Bei den Koalitionsverhandlungen 1997 herrschten Distanz und Misstrauen
Als SPD und Grüne damals das anschließend erste gemeinsame Bündnis in Hamburg verhandelten, herrschte eine Atmosphäre von „Distanz und Misstrauen“, wie sich die damalige grüne Verhandlungsführerin Krista Sager erinnert. Obwohl große Teile der SPD und vor allem Ortwin Runde, der nach dem Rücktritt von Henning Voscherau Bürgermeister wurde, für Rot-Grün waren, blieb die Öffentlichkeit skeptisch. Besonders scharf war der Gegenwind der Wirtschaft. Und so war es gerade der rechte Flügel der SPD, der nach außen signalisierte, dass man wenig von den Grünen halte. „Die ständigen Falschinformationen und Durchsteckereien aus den Koalitionsgesprächen haben die Atmosphäre vergiftet“, so Sager. Gleichzeitig wurden die Grünen bei den Verhandlungen kleingehalten. Und das, obwohl Sager und Runde ein gutes Verhältnis hatten.
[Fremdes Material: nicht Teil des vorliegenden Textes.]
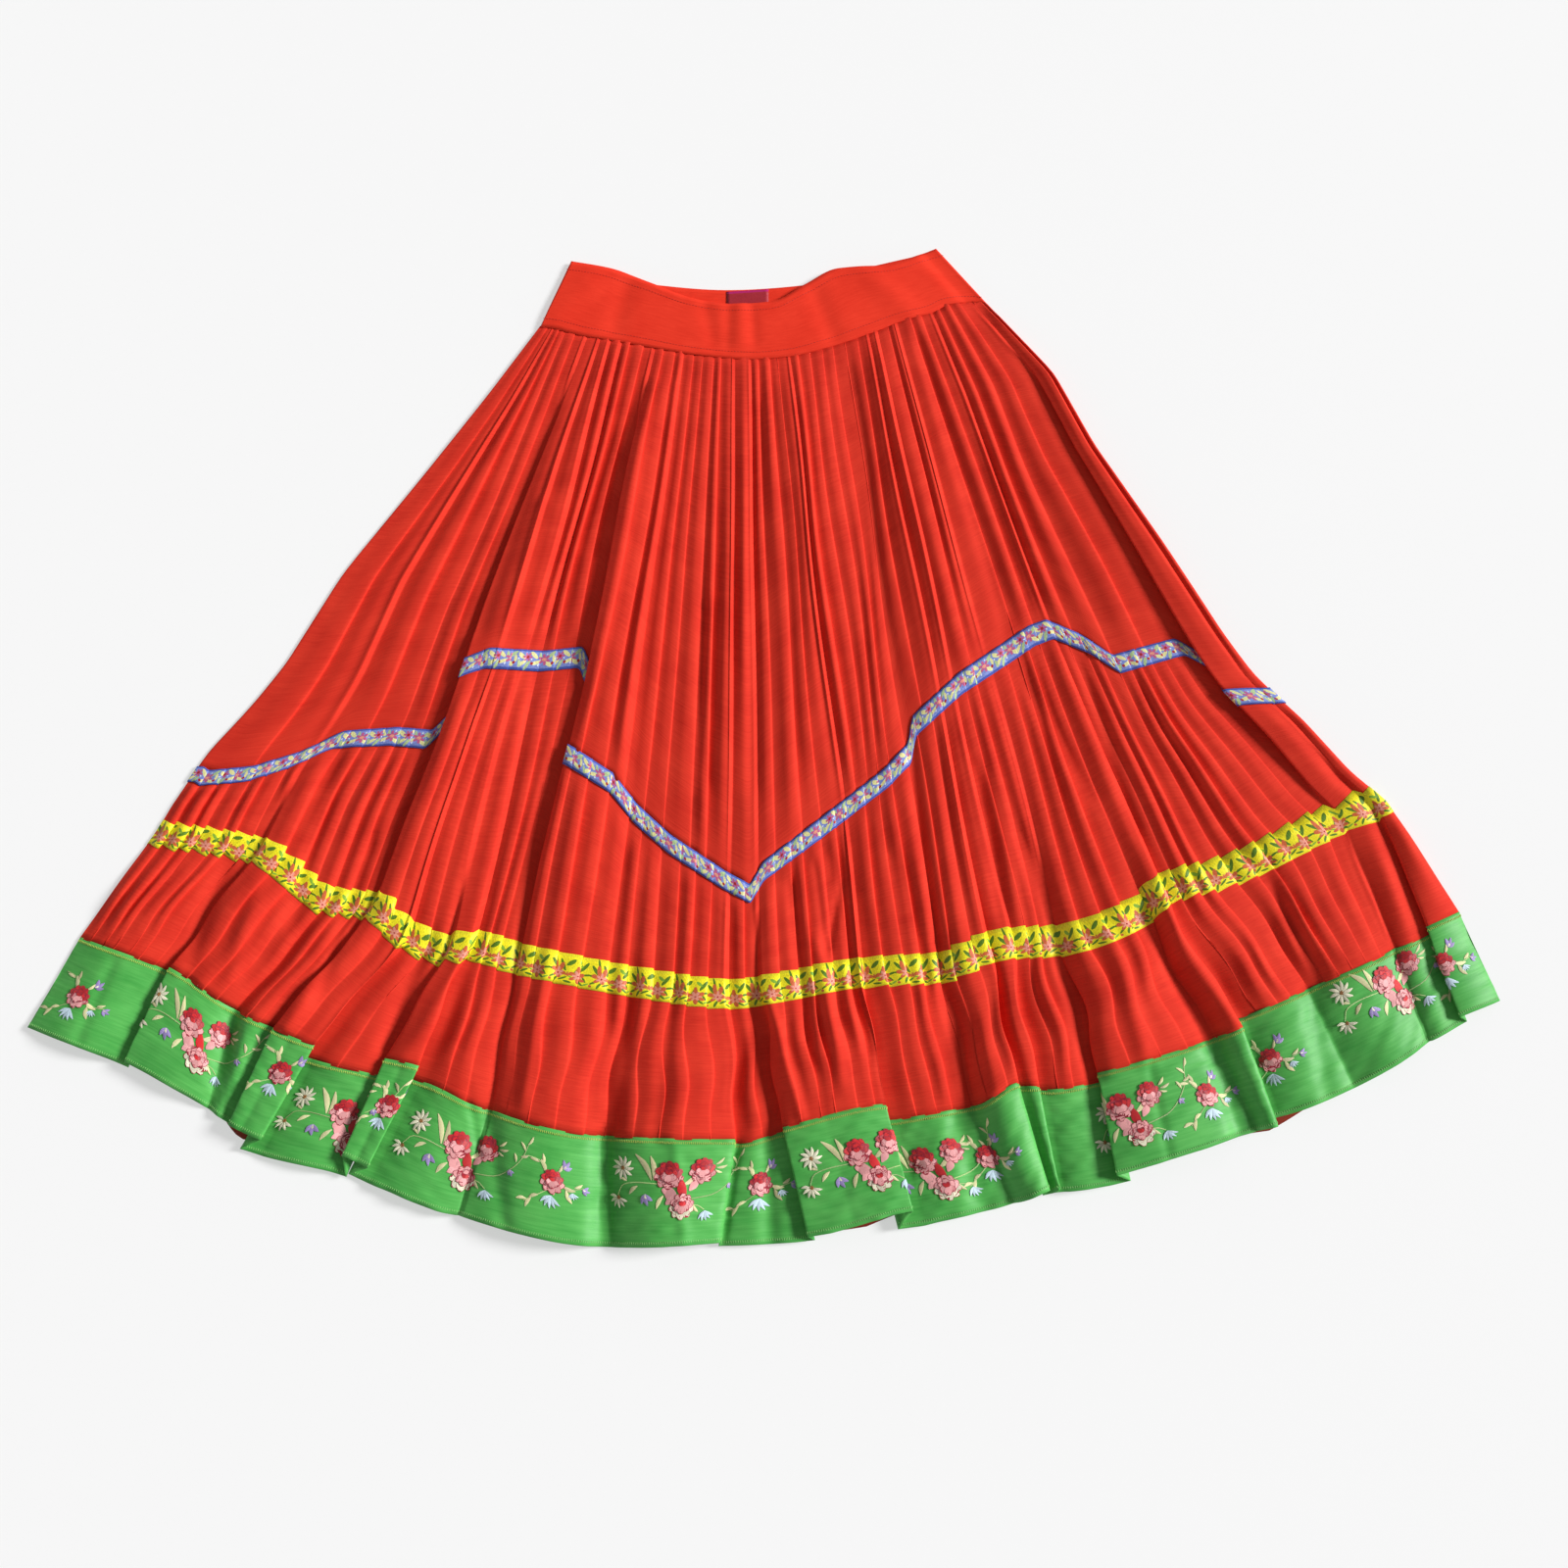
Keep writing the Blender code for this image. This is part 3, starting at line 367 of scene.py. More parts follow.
class Columns:
    """Columns of points across the front, with the pleats and the main folds between them."""

    def __init__(self, counts, pleats, unevenness):
        rows = [(0.0, 0, 0.0, -push, sink, -1, 0, 0.5, 0) for push, sink in SIDE_TURN]
        last = len(NAMES) - 1
        for panel in range(last):
            edges = np.linspace(ACROSS[panel], ACROSS[panel + 1], int(counts[panel]) + 1)
            edges[1:-1] += rng.uniform(-1, 1, len(edges) - 2) * unevenness * (edges[1] - edges[0])
            starts = FOLD["side"][panel] != 0
            ends = FOLD["side"][panel + 1] != 0
            for low, high in zip(edges[:-1], edges[1:]):
                strong = 1 + rng.uniform(WEAKEST, STRONGEST)
                rolled = rng.uniform(0, 1) ** ROLLED_SELDOM
                profile = np.array(pleats[0]) * (1 - rolled) + np.array(pleats[-1]) * rolled
                for part, rise, push in profile:
                    at_start = part == 0 and low == edges[0] and starts
                    at_end = part > EDGE_FROM and high == edges[-1] and ends
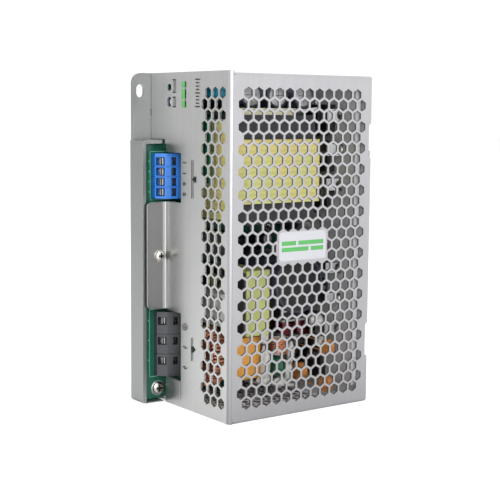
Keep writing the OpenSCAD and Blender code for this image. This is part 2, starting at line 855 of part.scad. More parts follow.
module status_led() {
    color("mediumseagreen") {
        rod_y(1.5, sight_x, -39.3, -36.6, led_z);
        translate([sight_x, -39.3, led_z]) sphere(r = 1.5);
        rod_y(1.9, sight_x, -36.6, -35.6, led_z);
        for (z = [led_z - 0.9, led_z + 0.9])
            block([board_top, -36.4, z - 0.25], [sight_x - 1, -35.9, z + 0.25]);
    }
}

// -------------------------------------------------------------- rail clip

module rail_adapter() {
    half = adapter_w / 2;
    color("lightgray") difference() {
        union() {
            block([-half, rear_wall_y, rail_lo - 16], [half, seat_y, rail_hi + 9]);
            block([-half, seat_y - 1, rail_hi + play], [half, hook_y, rail_hi + 9]);
            block([-half, seat_y + 1.8, rail_hi - 3.2], [half, hook_y, rail_hi + 1]);
        }
        block([-12, rear_wall_y - 1, rail_lo - 17], [12, rear_wall_y + 3.6, rail_z + 7]);
        block([-9.4, rear_wall_y, rail_lo - 6.6 - latch_travel], [9.4, seat_y + 1, rail_lo + 0.1]);
        for (x = adapter_screw_x, z = adapter_screw_z) rod_y(1.7, x, rear_wall_y - 1, hook_y + 1, z);
        for (x = adapter_screw_x, z = adapter_screw_z) rod_y(3.4, x, seat_y - 2.4, hook_y + 1, z);
    }
}

module rail_latch() {
    half = latch_w / 2;
    slide_y = rear_wall_y + play;
    color("black") difference() {
        union() {
            block([-half, slide_y, rail_lo - 16], [half, slide_y + 3, rail_lo + 5.5]);
            block([-8, slide_y, rail_lo - 30], [8, slide_y + 3, rail_lo - 15]);
            block([-9, slide_y + 2, rail_lo - 5.5], [9, seat_y + 2, rail_lo - play]);
            plate_x(-9, 18) polygon([
                [seat_y + 1.7, rail_lo - 5.5], [hook_y - 1.6, rail_lo - 5.5], [hook_y, rail_lo - 4],
                [seat_y + 3.2, rail_lo + 2.5], [seat_y + 1.7, rail_lo + 2.5],
            ]);
        }
        block([-4.5, slide_y - 1, rail_lo - 26.5], [4.5, slide_y + 4, rail_lo - 23]);
        rod_y(1, 0, slide_y - 1, slide_y + 4, rail_lo + 3.6);
    }
}

module latch_spring() {
    spring_y = rear_wall_y + 1.8;
    color("lightsteelblue") {
        for (i = [0:8]) translate([0, spring_y, rail_lo + 7.2 + i * 1.5])
            rotate_extrude() translate([1.1, 0]) circle(r = 0.35);
        rod_z(0.8, 0, spring_y, rail_lo + 5.7, rail_lo + 19.8);
    }
}

module adapter_screws() {
    color("lightgray") for (x = adapter_screw_x, z = adapter_screw_z) difference() {
        union() {
            rod_y(2.9, x, seat_y - 2.4, seat_y - 0.6, z);
            rod_y(1.2, x, rear_in_y, seat_y - 2, z);
        }
        translate([x, seat_y - 1.6, z]) rotate([-90, 0, 0]) cylinder(r = 1.4, h = 3, $fn = 6);
    }
}

chassis();
cover();
badge_plate();
insulation_sheet();
main_board();
board_standoffs();
board_screws();
flap_pillar();
flap_screw();
flap_washer();
output_terminal_housing();
output_contact_bars();
clamp(output_front, output_pole_z(0));  // output_clamp_1
clamp(output_front, output_pole_z(1));  // output_clamp_2
clamp(output_front, output_pole_z(2));  // output_clamp_3
clamp(output_front, output_pole_z(3));  // output_clamp_4
input_terminal_housing();
input_contact_bars();
clamp(input_front, input_pole_z(0));  // input_clamp_1
clamp(input_front, input_pole_z(1));  // input_clamp_2
clamp(input_front, input_pole_z(2));  // input_clamp_3
transformer_core();
transformer_bobbin();
transformer_winding();
transformer_tape();
transformer_pad();
auxiliary_core();
auxiliary_winding();
upper_heat_sink();
lower_heat_sink();
rectifiers();
power_transistors();
bridge_rectifier();
device_screws();
output_capacitors();
filter_capacitor();
bulk_capacitor();
line_capacitor();
capacitor_carrier();
interference_capacitor();
toroid_core();
toroid_winding();
toroid_base();
filter_choke_core();
filter_choke_bobbin();
filter_choke_winding();
rod_choke();
inrush_relay();
fuse();
surge_varistor();
inrush_thermistor();
suppression_capacitors();
control_board();
trimmer_body();
trimmer_rotor();
status_led();
rail_adapter();
rail_latch();
latch_spring();
adapter_screws();
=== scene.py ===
import math

import bmesh
import bpy
from mathutils import Matrix, Vector, noise


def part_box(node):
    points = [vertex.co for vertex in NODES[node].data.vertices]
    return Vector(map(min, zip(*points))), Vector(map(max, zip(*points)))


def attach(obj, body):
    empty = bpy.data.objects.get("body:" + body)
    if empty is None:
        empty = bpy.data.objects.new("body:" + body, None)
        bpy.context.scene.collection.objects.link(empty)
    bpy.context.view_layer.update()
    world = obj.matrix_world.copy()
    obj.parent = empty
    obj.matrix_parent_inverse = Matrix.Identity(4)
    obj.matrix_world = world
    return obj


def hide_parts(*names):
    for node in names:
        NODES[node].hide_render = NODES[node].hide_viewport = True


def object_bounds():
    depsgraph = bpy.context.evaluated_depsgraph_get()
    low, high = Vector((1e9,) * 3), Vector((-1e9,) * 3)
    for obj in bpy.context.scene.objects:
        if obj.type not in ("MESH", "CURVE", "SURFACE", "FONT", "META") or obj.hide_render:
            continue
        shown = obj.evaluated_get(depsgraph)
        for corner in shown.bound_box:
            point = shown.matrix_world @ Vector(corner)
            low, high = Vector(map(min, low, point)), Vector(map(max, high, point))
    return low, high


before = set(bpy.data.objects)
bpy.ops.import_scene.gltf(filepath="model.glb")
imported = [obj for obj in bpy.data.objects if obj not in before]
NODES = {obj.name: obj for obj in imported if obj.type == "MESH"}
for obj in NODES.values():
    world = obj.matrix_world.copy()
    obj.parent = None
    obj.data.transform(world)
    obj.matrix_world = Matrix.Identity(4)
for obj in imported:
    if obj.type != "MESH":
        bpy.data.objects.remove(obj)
CAD_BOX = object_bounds()
MM = 0.001


def box_mm(node):
    """Lowest and highest corner of a CAD node, in millimetres."""
    low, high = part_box(node)
    return [c / MM for c in low], [c / MM for c in high]


# ------------------------------------------------------------- camera, light

CAMERA_MM = (478.09, -353.19, 145.76)
YAW, PITCH, ROLL = math.radians(53.90), math.radians(-6.65), math.radians(0.467)
LENS_MM, SENSOR_MM = 85.306, 36.0


def add_camera():
    level = math.cos(PITCH)
    forward = Vector((-math.sin(YAW) * level, math.cos(YAW) * level, math.sin(PITCH)))
    right = forward.cross(Vector((0, 0, 1))).normalized()
    up = right.cross(forward).normalized()
    right, up = (math.cos(ROLL) * right + math.sin(ROLL) * up,
                 math.cos(ROLL) * up - math.sin(ROLL) * right)
    data = bpy.data.cameras.new("camera")
    data.lens, data.sensor_width, data.clip_start = LENS_MM, SENSOR_MM, 0.01
    camera = bpy.data.objects.new("camera", data)
    turn = Matrix((right, up, -forward)).transposed()
    camera.matrix_world = Matrix.Translation(Vector(CAMERA_MM) * MM) @ turn.to_4x4()
    bpy.context.collection.objects.link(camera)
    bpy.context.scene.camera = camera


def add_area(name, place, target, size, watts):
    data = bpy.data.lights.new(name, "AREA")
    data.shape, data.size, data.energy = "DISK", size, watts
    light = bpy.data.objects.new(name, data)
    light.location = place
    light.rotation_euler = (Vector(target) - Vector(place)).to_track_quat("-Z", "Y").to_euler()
    bpy.context.collection.objects.link(light)


def add_world():
    world = bpy.data.worlds.new("studio")
    bpy.context.scene.world = world
    world.use_nodes = True
    back = world.node_tree.nodes["Background"]
    back.inputs["Color"].default_value = (1.0, 1.0, 1.0, 1)
    back.inputs["Strength"].default_value = 1.08
    bpy.context.scene.view_settings.view_transform = "Standard"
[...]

Auch sei man sich innerhalb der eigenen Verhandlungskommission nicht immer einig gewesen. Es sei ein Fehler gewesen, dass lange über Dinge verhandelt wurde, die nicht zu gewinnen gewesen seien. Etwa über das Containerterminal in Altenwerder, was die Grünen vergeblich zu verhindern versuchten. Dabei ging es den Gegnern darum, sich bei dem linken Parteiflügel beliebt zu machen, anstatt geschickt zu verhandeln. Sager: „Zudem haben manche Grünen den Eindruck erweckt, die SPD mache alles falsch und aus diesem Grund müsse künftig alles anders gemacht werden. So etwas kommt beim Verhandlungspartner schlecht an.“
Auch wenn Sager die aktuellen Verhandlungen nicht kommentieren mag, so seien die Ausgangssituationen doch sehr unterschiedlich: „Heute gibt es eine große Akzeptanz für Rot-Grün in der Bevölkerung. Früher musste man den Leuten erklären, dass das für Hamburg kein Weltuntergang ist.“ Nach dem heutigen Montag treffen sich die Verhandlungskommissionen am Mittwoch und Donnerstag wieder.